News from the Caribbean as of

CARICOM questions Ecuador challenge to EU banana tariffs

Saturday, November 18, 2006

GEORGETOWN, Guyana (AFP): The 15-nation Caribbean Community on Friday questioned Ecuador's challenge before the World Trade Organization to European banana tariffs Quito calls unfair.

Ecuador on Thursday revived a long-running challenge to EU regimes that allow bananas from many former European colonies to enter duty free, while charging tariffs for bananas from Latin America.

Current chairman of CARICOM's Council for Trade and Economic Development, Belize Foreign Affairs and Foreign Trade Minister Eamon Courtenay, said the region vowed to prove that Latin American bananas enjoy sufficient access to the market.

"All the data now shows for the last nine months that in fact they are entering the market, in fact their exports to the European Union has increased," Courtenay told AFP.

Imports from Latin America as a whole rose by 8.2 percent in the first eight months of the year on an annual basis, accounting for four fifths of all banana imports to the EU, according to EU statistics.

However, Ecuador's share of the European banana import market fell to 27.5 percent in the first eight months of the year from 29.9 percent in the corresponding period in 2005, according to the EU statistical agency Eurostat.

Europe charges 176 euros (225.6 dollars) per tonne on bananas imported from Latin America, while bananas enter duty free from the African-Caribbean-Pacific (ACP) zone formed mainly of former European colonies.

The Belizean minister said CARICOM planned to tell the EU that it could not buckle under pressure from Ecuador and other Latin American banana producers. "The evidence is clearly on our side."

"Now that the evidence is there, we should be able to prevail," Courtenay said.

Bananas Europe imported from the ACP posted a higher percentage increase in the same period, rising 18.2 percent.
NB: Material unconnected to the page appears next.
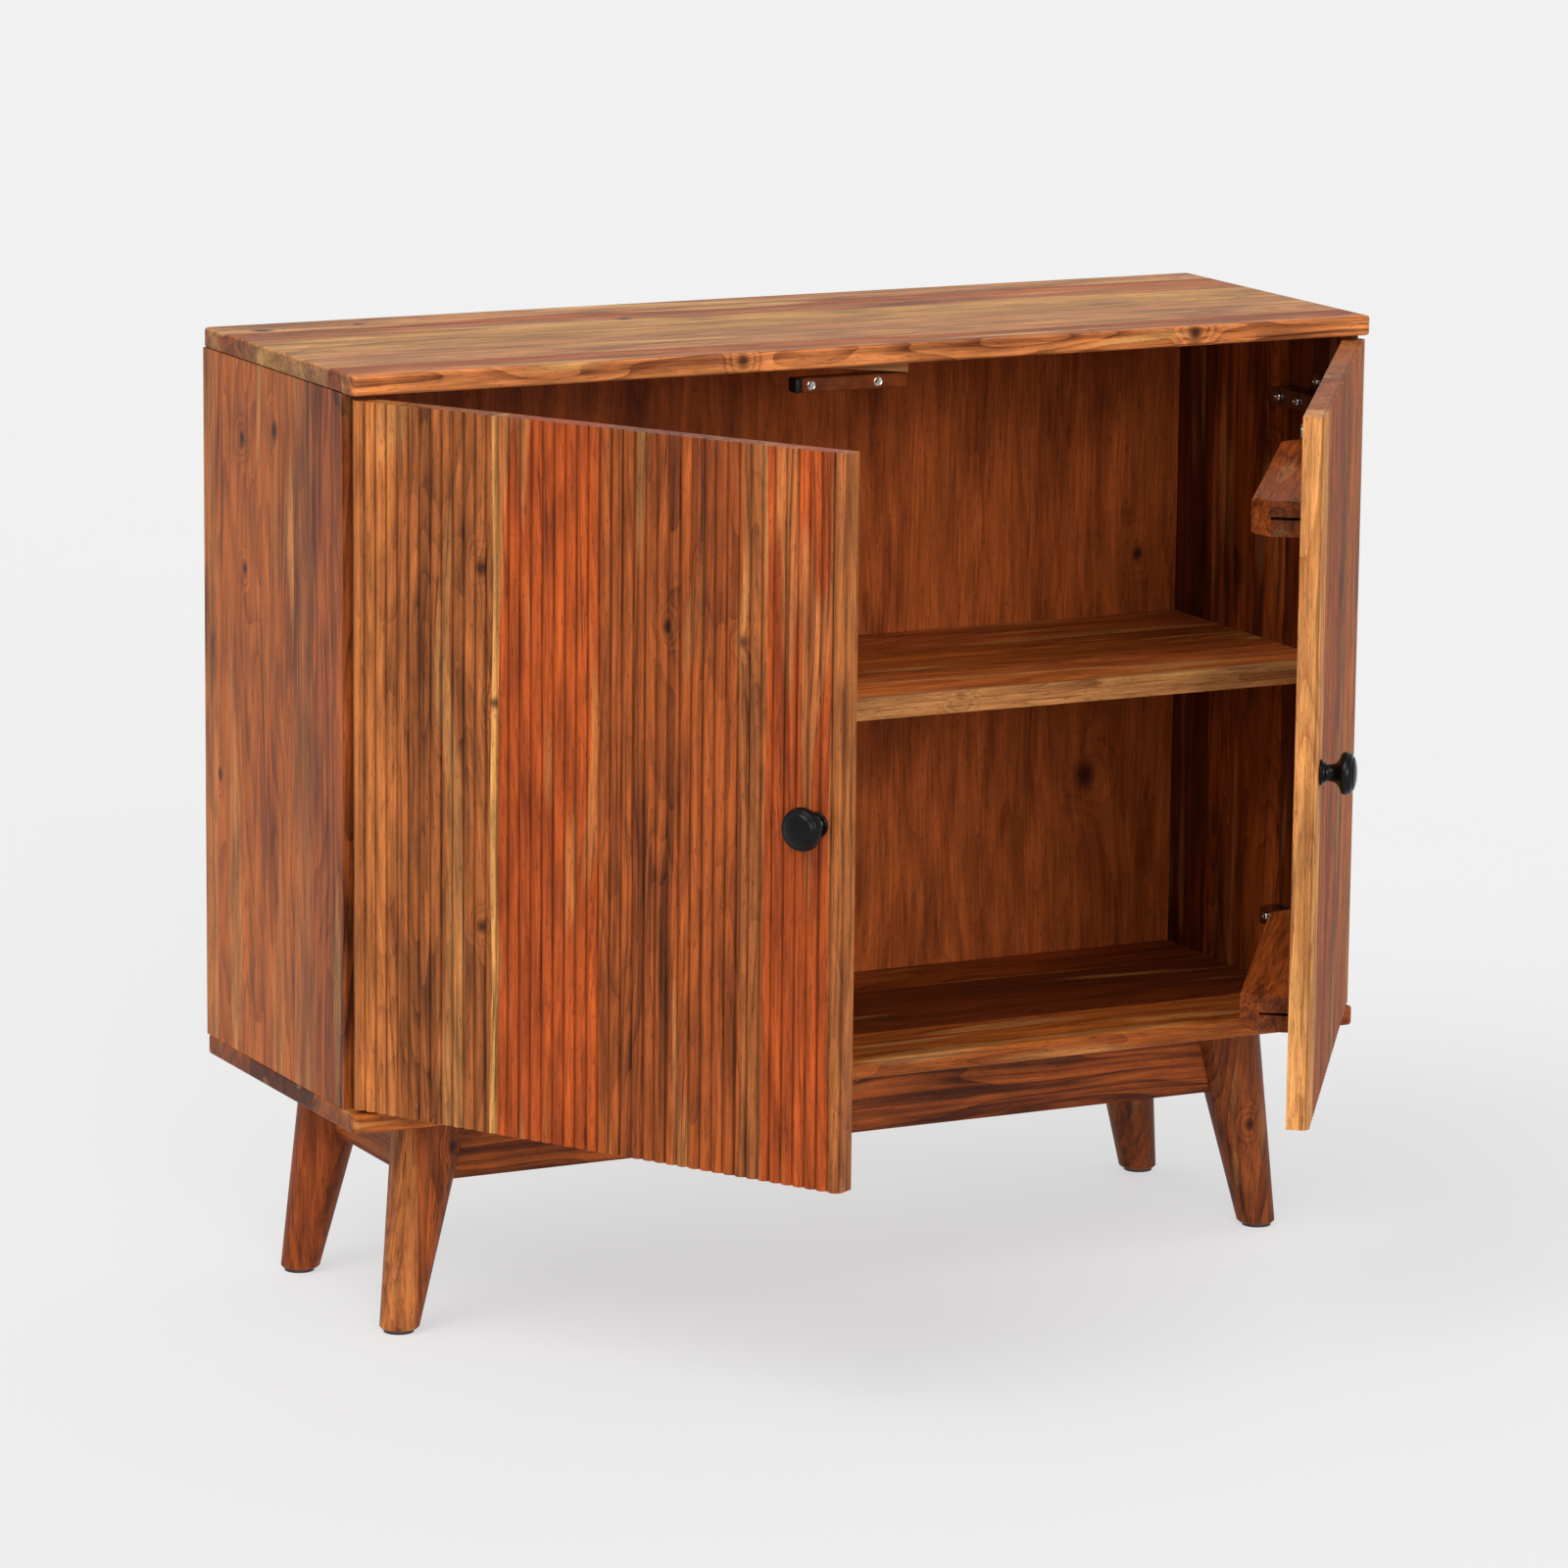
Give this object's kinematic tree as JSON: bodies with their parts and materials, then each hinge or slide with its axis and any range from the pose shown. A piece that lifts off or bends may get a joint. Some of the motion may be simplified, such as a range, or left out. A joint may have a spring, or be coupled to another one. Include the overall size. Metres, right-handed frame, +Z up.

ACP market share rose to 20.5 percent from 19.1, while Latin America's share dipped to 79.5 percent from 80.9.

Negotiations were launched in December 2005 in Hong Kong with Norway mediating between the EU and banana producing countries in Latin America and ACP countries to resolve the dispute.

The overall duty of 176 euros replaced a duty of 75 euros per tonne of imports within a quota and of 680 euros per tonne for imports exceeding the quota.

On Tuesday, the European Commission said that it would prolong through 2007 an import quota of 775,000 tonnes for ACP countries.

Before the new arrangement came into force on January 1, Latin American countries had twice succeeded with complaints at the WTO against EU proposals.

Initially, the EU had wanted to apply a duty to non-ACP bananas of 230 euros per tonne, subsequently revised down to 187 euros.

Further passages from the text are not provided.